I've come across harmonics issues for quite some years now. My field is variable speed drives which are known generators of harmonics. Some these are in the MW range and upwards so harmonics are significant and predictable. Often these have to calculated, presented, and guaranteed at the bid stage - before any contract is placed. Rock and a hard place.

It is par for the course for us to have to include before and after compliance studies.
On one pumping station, in a mainly residential area, the before measurements were non-compliant before we commissioned the variable speed drives. And no worse afterwards.

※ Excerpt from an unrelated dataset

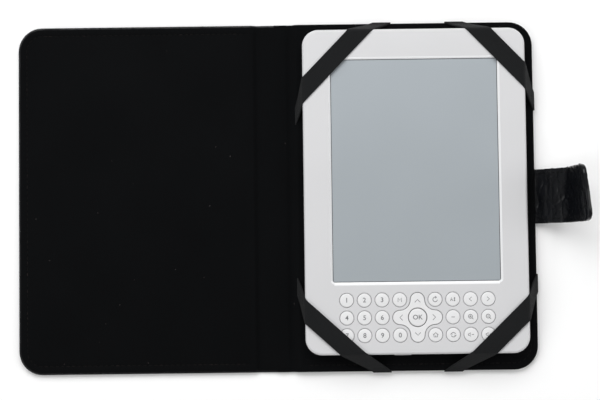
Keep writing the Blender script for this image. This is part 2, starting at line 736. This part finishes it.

Initially, that puzzled me. We'd put in some fairly big drives - total installed capacity was about 1 MVA. There was a local dedicated transformer for the sub - (11kV to nominally 400V) so the PCC was at 11kV. The harmonics were measured on the 11kV side.

The explanation isn't altogether complicated. Our drives were a mixture of six and 12-pulse units fed from the three-phase supply.These should result in harmonics no lower than 5th (250Hz).
The the analysis showed a high 3rd (150Hz) content. Single phase non-linear loads.

None very big. Just huge numbers of them and that swamped the contribution from our drives.
And that's what you see on my flat topped wavevorm.